In a recent study, Dr Jha and other researchers from King George’s Medical University, Lucknow; Ministry of Health and Family Welfare; Post Graduate Institute of Medical Education and Research, Chandigarh, and the Indian Council of Medical Research have analysed the impact of the national measles immunisation campaign in India. The findings of the study were published in the journal eLife.
Measles is a highly infectious and potentially fatal disease caused by the virus Measles morbillivirus. Its symptoms include fever, runny nose, red eyes with rashes appearing all over the body. Spreading through the air or direct contact, nine out of ten unimmunised people in a room can contract the disease from an infected person, with young children below the age of five at the highest risk. More than a third of all measles deaths worldwide are among children in India. The government had launched widespread immunisation campaigns in 2005 to tackle this.

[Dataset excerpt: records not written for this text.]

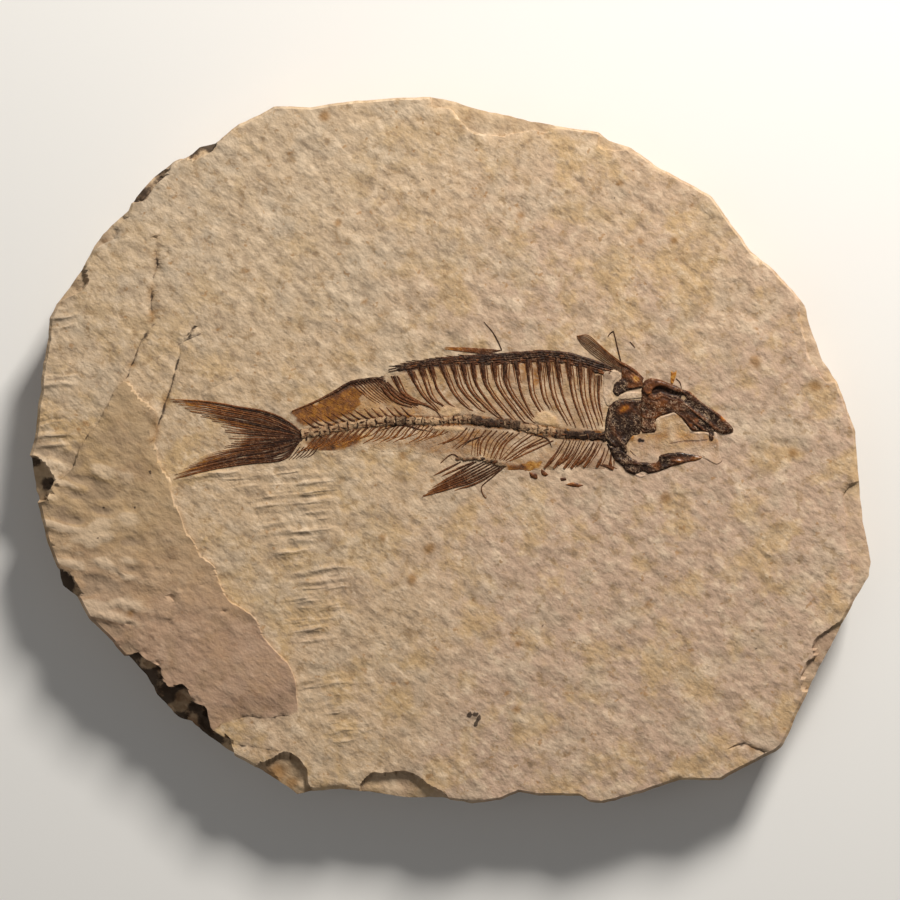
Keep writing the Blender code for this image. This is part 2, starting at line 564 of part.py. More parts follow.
clear_scene()
build_slab(make_material("limestone", STONE))
build_backbone(make_material("backbone_bone", PALE_BONE))
build_scutes(make_material("scute_bone", DARK_BONE))
build_fins(make_material("fin_bone", RED_BONE))
build_head(make_material("head_bone", DARK_BONE))
build_chips(make_material("chip_bone", RED_BONE))
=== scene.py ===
import math

import bpy
import numpy as np
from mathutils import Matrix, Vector
from mathutils.bvhtree import BVHTree


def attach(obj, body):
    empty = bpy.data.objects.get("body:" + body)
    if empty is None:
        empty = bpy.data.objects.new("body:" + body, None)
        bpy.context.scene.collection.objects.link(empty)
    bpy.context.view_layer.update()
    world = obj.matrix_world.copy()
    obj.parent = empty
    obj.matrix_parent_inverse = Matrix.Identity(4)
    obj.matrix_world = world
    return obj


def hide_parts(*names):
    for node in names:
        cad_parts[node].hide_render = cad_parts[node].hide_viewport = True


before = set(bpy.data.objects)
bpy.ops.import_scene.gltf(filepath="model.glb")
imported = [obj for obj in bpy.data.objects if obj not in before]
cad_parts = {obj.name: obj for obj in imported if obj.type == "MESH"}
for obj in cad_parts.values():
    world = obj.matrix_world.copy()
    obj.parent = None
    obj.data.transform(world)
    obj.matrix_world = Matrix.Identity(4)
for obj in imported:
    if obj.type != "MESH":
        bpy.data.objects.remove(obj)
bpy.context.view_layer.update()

# Slab: one piece of pale lithographic limestone, split along its bedding and knapped round by
# hand. A thin sheet of the bed above still covers the left side. Places are in millimetres
# from the middle of the slab, with +X to the snout and +Y to the belly.
MM = 0.001
BED = 12.0                # underside to the bed that the fish lies on
UPPER_SHEET = 0.65        # thickness of the sheet left on the left side
GRID_CELLS = 248          # cells across the upper face
GRAIN = (0.82, -0.57)     # direction in which the bed's mottles are drawn out
CRISP_REACH = 1.4         # how far from a broken edge the mesh is gathered towards it
CRISP_GRIP = 0.45         # within this, the mesh is drawn right up to the edge
STRETCH = 0.7             # length of the stretches in a line of broken stone
TOP = 13.1                # no stone stands higher
TOP_BLEND = 0.08          # how softly the stone levels off there
SHARP_ANGLE = math.radians(32)

SLAB_EDGE = (
    (-80.2, 14.2), (-78.8, 21.8), (-78.5, 25.7), (-76.6, 29.4), (-75.1, 31.2), (-71.7, 36.1),
    (-69.7, 40.0), (-67.9, 42.5), (-63.0, 47.0), (-61.6, 49.8), (-58.1, 53.7), (-54.0, 56.6),
    (-51.5, 57.6), (-49.1, 59.5), (-45.4, 60.5), (-41.3, 64.0), (-37.5, 65.6), (-34.4, 67.4),
    (-27.2, 67.2), (-20.4, 68.3), (-9.8, 69.1), (-3.9, 69.3), (0.4, 68.5), (5.6, 66.8),
    (11.3, 65.6), (16.2, 64.4), (21.1, 63.6), (29.3, 62.3), (31.1, 60.7), (35.2, 59.5),
    (41.0, 55.4), (49.4, 50.9), (51.2, 49.8), (55.1, 44.3), (59.2, 38.8), (63.5, 35.3),
    (66.1, 32.5), (69.6, 28.4), (70.4, 24.7), (73.1, 17.5), (75.7, 13.6), (77.2, 9.9),
    (79.4, 3.6), (80.0, -4.0), (80.9, -13.8), (82.1, -19.1), (82.5, -22.0), (82.1, -24.8),
    (80.0, -28.3), (77.8, -32.2), (74.5, -39.0), (72.3, -42.9), (68.4, -51.0), (65.3, -57.8),
    (63.9, -59.0), (59.0, -61.5), (53.0, -64.7), (45.1, -64.7), (38.3, -67.0), (30.1, -69.3),
    (27.4, -69.0), (25.6, -67.8), (17.6, -67.8), (13.5, -67.0), (9.7, -68.6), (4.5, -69.3),
    (-1.6, -68.2), (-8.4, -68.2), (-14.7, -67.2), (-21.5, -66.4), (-27.6, -67.0), (-30.0, -67.6),
    (-33.3, -65.2), (-37.8, -62.3), (-43.2, -59.4), (-48.7, -55.7), (-50.9, -53.5),
    (-53.2, -52.9), (-57.7, -48.4), (-59.7, -44.7), (-62.8, -41.4), (-66.3, -37.3),
    (-70.6, -33.2), (-72.8, -29.1), (-76.1, -26.7), (-76.9, -23.0), (-78.8, -18.3),
    (-80.2, -12.6), (-81.6, -7.4), (-82.2, -3.6), (-82.5, -1.1), (-81.4, 2.4), (-80.8, 8.5),
    (-80.2, 11.6),
)
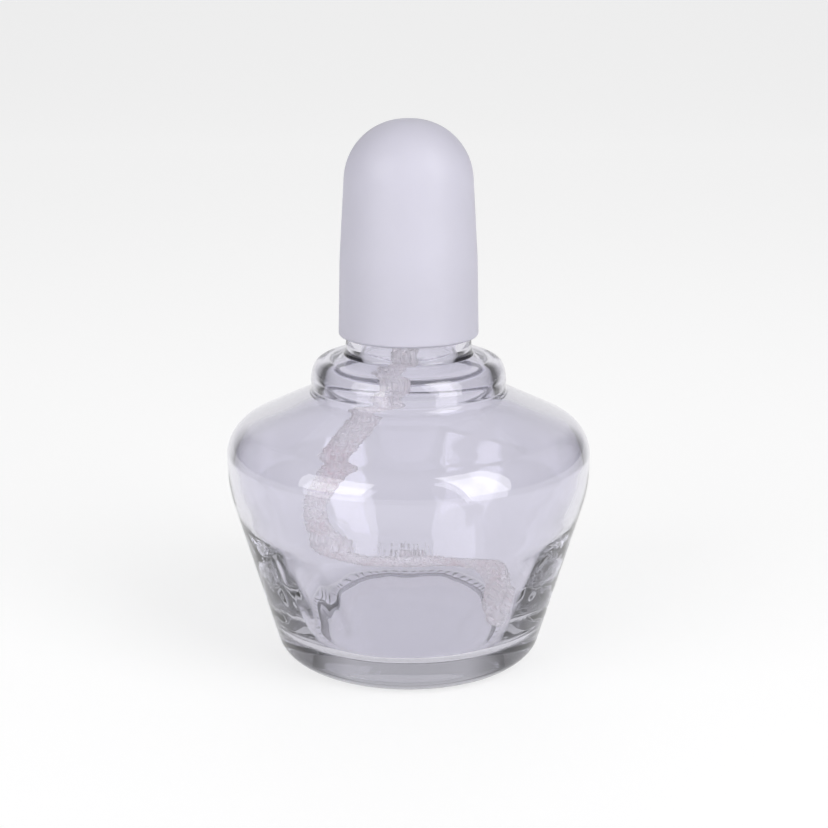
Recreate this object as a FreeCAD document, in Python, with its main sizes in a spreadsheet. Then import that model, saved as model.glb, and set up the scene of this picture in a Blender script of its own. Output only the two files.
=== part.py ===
"""Glass alcohol burner: a reservoir of clear glass, a frosted glass cap, a porcelain wick holder and a cotton wick.

Millimetres, +Z up. The origin is the centre of the ring that the reservoir stands on.
The turned pieces are bodies revolved about Z from sections whose corners are cells of the sheet Sizes.
The wick is two solids: wick_top is the stretch that the holder grips, and wick_tail is the limp rest of it.
"""
import FreeCAD
import Part
import math
import os

import Sketcher
from FreeCAD import Vector

# Driving dimensions: alias, millimetres. A name that ends in _rad is a radius about the axis,
# _level is a height above the resting face, and _round is the radius that a corner is rounded to.
SIZES = [
    # reservoir, outside
    ("recess_rad", 18.4),
    ("recess_level", 1.6),
    ("recess_round", 2.5),
    ("foot_rad", 20.2),
    ("foot_round", 1.0),
    ("heel_rad", 27.35),
    ("heel_round", 5.0),
    ("belly_rad", 38.33),
    ("belly_low_level", 37.55),
    ("belly_low_round", 24.0),
    ("belly_high_level", 48.67),
    ("belly_high_round", 7.5),
    ("crease_rad", 20.2),
    ("crease_level", 57.4),
    ("crease_round", 1.2),
    ("collar_rad", 20.6),
    ("collar_level", 59.6),
    ("collar_round", 5.0),
    ("collar_top_rad", 19.8),
    ("collar_top_level", 63.8),
    ("collar_top_round", 3.4),
    ("neck_foot_rad", 13.27),
    ("neck_foot_level", 65.1),
    ("neck_foot_round", 0.7),
    ("neck_rad", 12.24),
    ("neck_level", 84.0),
    ("lip_round", 0.8),
    # reservoir, chamber
    ("floor_level", 6.5),
    ("floor_rad", 24.0),
    ("floor_round", 4.0),
    ("wall_rad", 34.1),
    ("wall_level", 31.0),
    ("wall_round", 25.0),
    ("chamber_rad", 36.1),
    ("chamber_low_level", 37.9),
    ("chamber_low_round", 20.0),
    ("chamber_high_level", 46.8),
    ("chamber_high_round", 6.2),
    ("throat_rad", 17.9),
    ("throat_level", 55.45),
    ("throat_round", 2.6),
    ("throat_top_rad", 17.4),
    ("throat_top_level", 61.6),
    ("throat_top_round", 3.6),
    ("bore_rad", 10.0),
    ("bore_foot_level", 64.6),
    ("bore_foot_round", 3.0),
    ("mouth_level", 83.0),
    ("mouth_round", 1.5),
    ("mouth_flare_rad", 11.2),
    ("mouth_flare_level", 85.0),
    # cap
    ("rim_rad", 14.6),
    ("rim_level", 69.0),
    ("rim_round", 0.55),
    ("cap_waist_rad", 14.25),
    ("cap_waist_level", 85.0),
    ("cap_waist_round", 60.0),
    ("cap_crown_rad", 12.55),
    ("cap_crown_level", 113.44),
    ("cap_crown_round", 12.6),
    ("socket_rad", 13.15),
    ("socket_level", 68.0),
    ("hollow_crown_rad", 10.9),
    ("hollow_crown_level", 111.3),
    ("hollow_crown_round", 10.8),
    # wick holder
    ("tube_rad", 4.8),
    ("tube_level", 72.0),
    ("tube_round", 0.6),
    ("plug_rad", 9.4),
    ("plug_level", 80.0),
    ("plug_round", 0.8),
    ("plug_foot_round", 1.5),
    ("flange_rad", 11.8),
    ("flange_round", 0.5),
    ("flange_top_level", 86.2),
    ("flange_top_round", 0.9),
    ("spout_foot_rad", 5.0),
    ("spout_foot_level", 87.8),
    ("spout_foot_round", 2.5),
    ("spout_rad", 4.5),
    ("spout_level", 96.0),
    ("spout_round", 0.8),
    ("wick_hole_rad", 2.85),
    # wick
    ("wick_rad", 2.6),
    ("wick_join_level", 76.0),
    ("wick_tip_level", 102.0),
    ("wick_tip_round", 1.2),
    ("tail_rad", 2.5),
]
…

“Routine vaccination is mostly done through schemes by the Integrated Child Development Services (ICDS) and the Ministry of Health and Family Welfare (MOHFW)”, explains Dr Jha, adding that they are ‘passive’ and rely on families to show up at health clinics or respond to local health workers. “The campaign launched in 2005 strengthened routine vaccination, but more importantly, adopted special days on which teams went out to find eligible kids who had been given two doses earlier. This is an ‘active’ method”, he says, talking about the changes in the vaccination regimes.
The researchers analysed the impact of this campaign by studying 27,000 cases of measles across the country and carrying out a statistical analysis on them. They found a significant decrease in the number of measles-related deaths among infants aged 1-59 months, from 62,000 in 2005 to 24,000 in 2015, after the launch of the campaign. About an estimated 41,000 to 56,000 measles deaths had been averted between 2010 to 2013 in children under the age of five years. The average annual rate of reduction in measles rose from 12% before the campaign to 22% overall in India. This success can be attributed to the increased campaigning in target states of Madhya Pradesh, Uttar Pradesh, Rajasthan, Chhattisgarh and Gujarat. Interestingly, there was a lesser number of deaths among young girls than boys due to the campaign.
So, how far are we from eradicating the disease from India? “Measles deaths might be eliminated but not measles cases,'' remarks Dr Jha. “This would require very high levels of coverage so that any individual infected will be unable to spread it to any others as they would be vaccinated. You need both intervention and monitoring to wipe out a disease”, he says, giving an example of the polio disease, which was successfully eradicated with vaccines and disease detection.
These results of the study are a testament to not only how well vaccines work against measles but also to the importance of “active” vaccination schemes that make vaccines more accessible to the public and spread awareness. In an age where there is increasing propaganda against science that can be potentially life-threatening, this study highlights the irreplaceable place of vaccinations in modern society.